◆ Data shown ◆
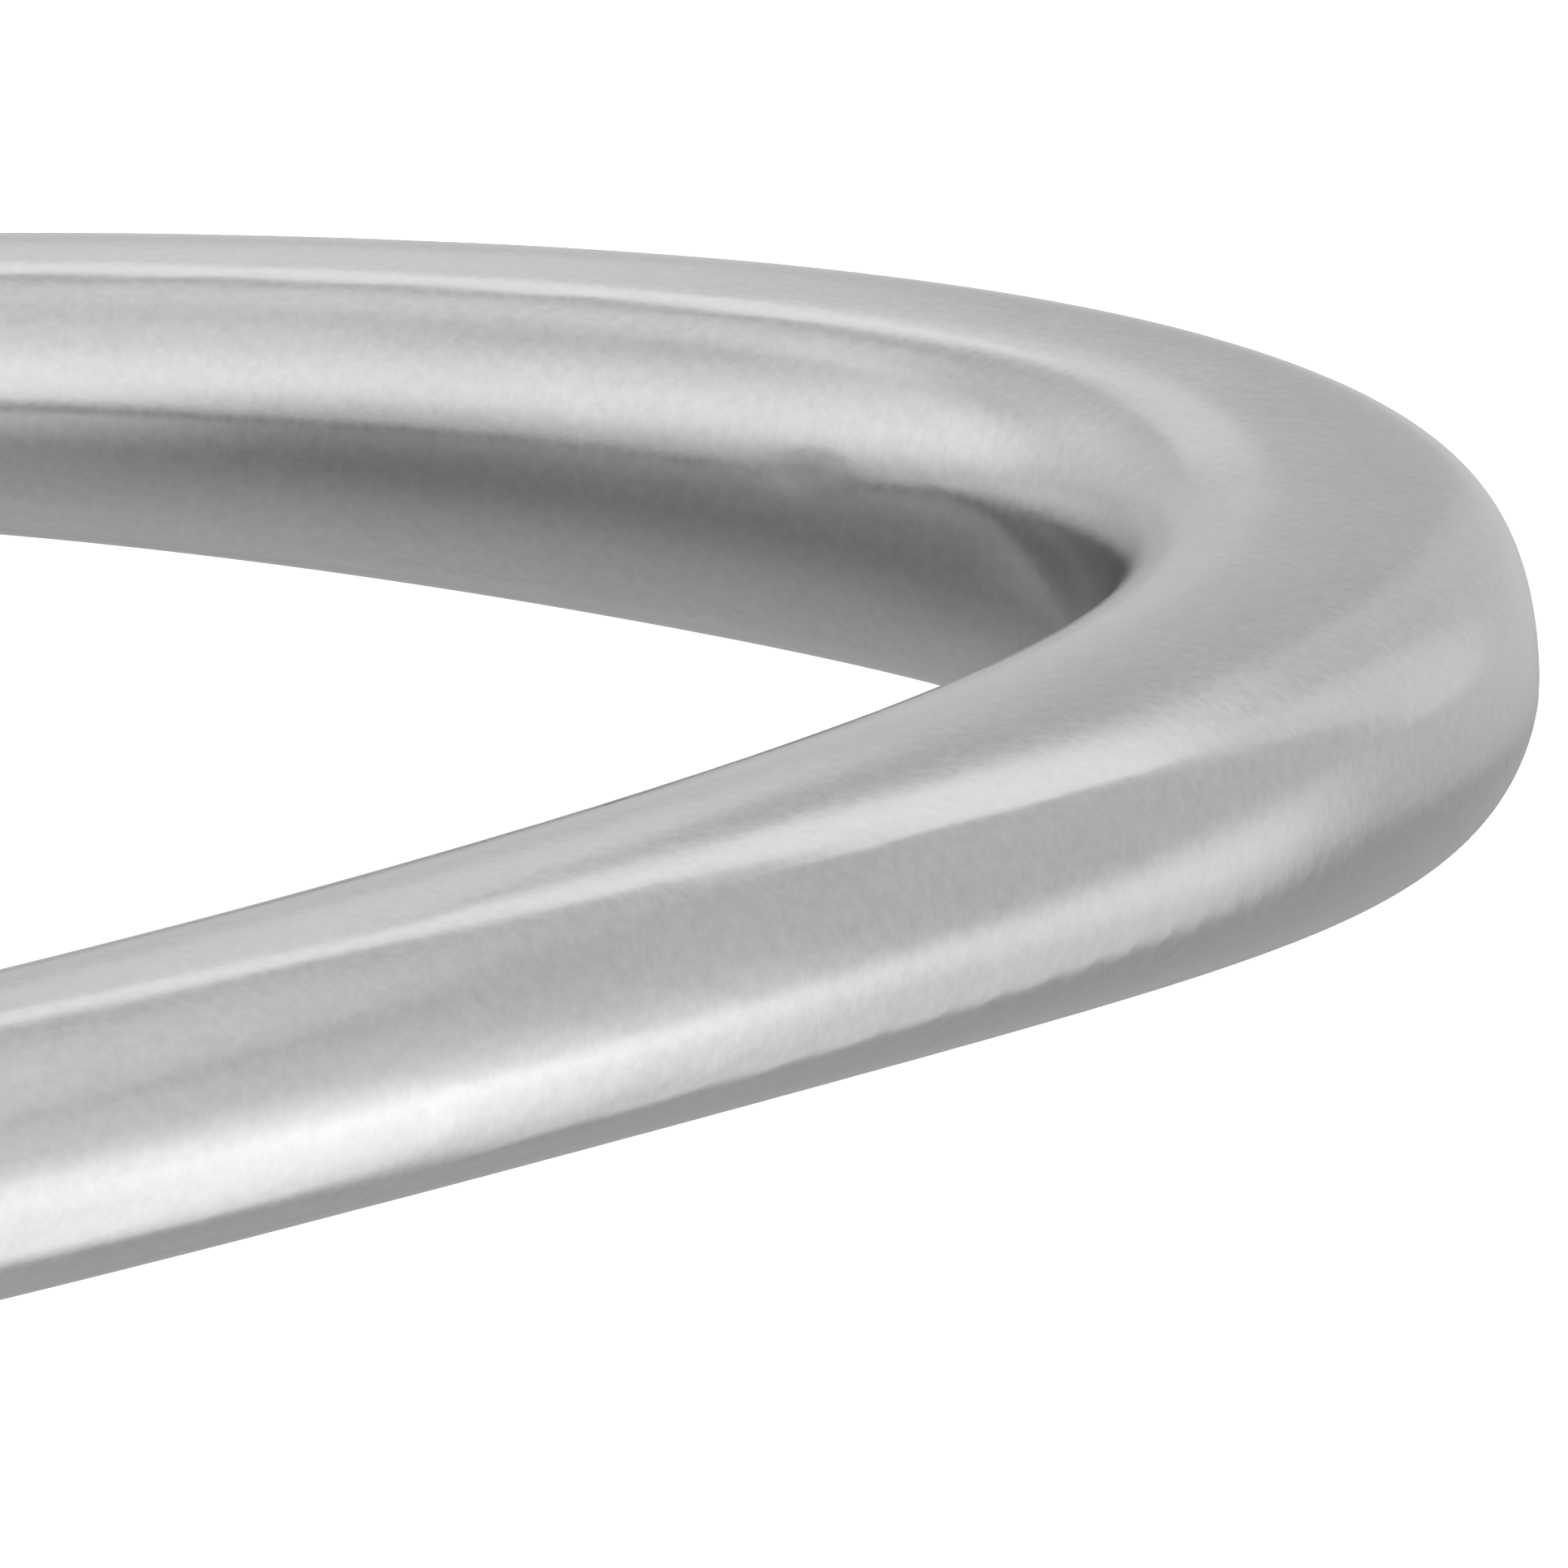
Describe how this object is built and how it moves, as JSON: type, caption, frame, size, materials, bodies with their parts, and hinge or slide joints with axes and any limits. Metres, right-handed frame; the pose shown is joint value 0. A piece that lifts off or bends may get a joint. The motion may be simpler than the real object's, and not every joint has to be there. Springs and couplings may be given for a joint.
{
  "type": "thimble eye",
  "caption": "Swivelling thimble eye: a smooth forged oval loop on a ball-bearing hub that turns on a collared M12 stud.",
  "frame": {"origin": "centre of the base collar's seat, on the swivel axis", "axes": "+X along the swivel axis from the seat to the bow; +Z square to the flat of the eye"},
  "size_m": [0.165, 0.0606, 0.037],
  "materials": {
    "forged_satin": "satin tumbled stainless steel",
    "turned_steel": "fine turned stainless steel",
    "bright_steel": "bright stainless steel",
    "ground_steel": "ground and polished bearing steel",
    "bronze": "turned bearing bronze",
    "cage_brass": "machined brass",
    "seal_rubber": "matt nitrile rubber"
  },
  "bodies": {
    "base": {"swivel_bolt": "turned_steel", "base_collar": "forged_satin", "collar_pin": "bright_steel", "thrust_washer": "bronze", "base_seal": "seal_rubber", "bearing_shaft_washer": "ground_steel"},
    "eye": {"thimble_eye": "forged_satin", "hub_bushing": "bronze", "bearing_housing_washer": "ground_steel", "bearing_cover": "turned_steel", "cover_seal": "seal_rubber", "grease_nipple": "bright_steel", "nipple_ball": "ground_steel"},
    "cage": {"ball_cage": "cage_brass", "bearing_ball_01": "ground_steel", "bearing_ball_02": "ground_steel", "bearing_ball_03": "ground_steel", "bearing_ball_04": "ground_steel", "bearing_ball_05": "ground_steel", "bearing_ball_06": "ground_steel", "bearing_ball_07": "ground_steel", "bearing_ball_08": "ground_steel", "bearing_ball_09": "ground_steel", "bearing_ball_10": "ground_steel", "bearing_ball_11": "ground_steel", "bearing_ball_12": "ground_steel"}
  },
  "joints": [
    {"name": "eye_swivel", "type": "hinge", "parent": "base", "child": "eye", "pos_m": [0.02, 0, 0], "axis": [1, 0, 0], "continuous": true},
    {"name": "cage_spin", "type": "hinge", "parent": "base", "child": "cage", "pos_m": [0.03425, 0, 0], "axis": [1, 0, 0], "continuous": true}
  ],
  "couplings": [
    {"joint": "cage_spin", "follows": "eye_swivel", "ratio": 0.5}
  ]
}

◆ Instructions to follow ◆
Copy out every line in the listing where the word "axes" appears.

◆ Correct answer ◆
Describe how this object is built and how it moves, as JSON: type, caption, frame, size, materials, bodies with their parts, and hinge or slide joints with axes and any limits. Metres, right-handed frame; the pose shown is joint value 0. A piece that lifts off or bends may get a joint. The motion may be simpler than the real object's, and not every joint has to be there. Springs and couplings may be given for a joint.
  "frame": {"origin": "centre of the base collar's seat, on the swivel axis", "axes": "+X along the swivel axis from the seat to the bow; +Z square to the flat of the eye"},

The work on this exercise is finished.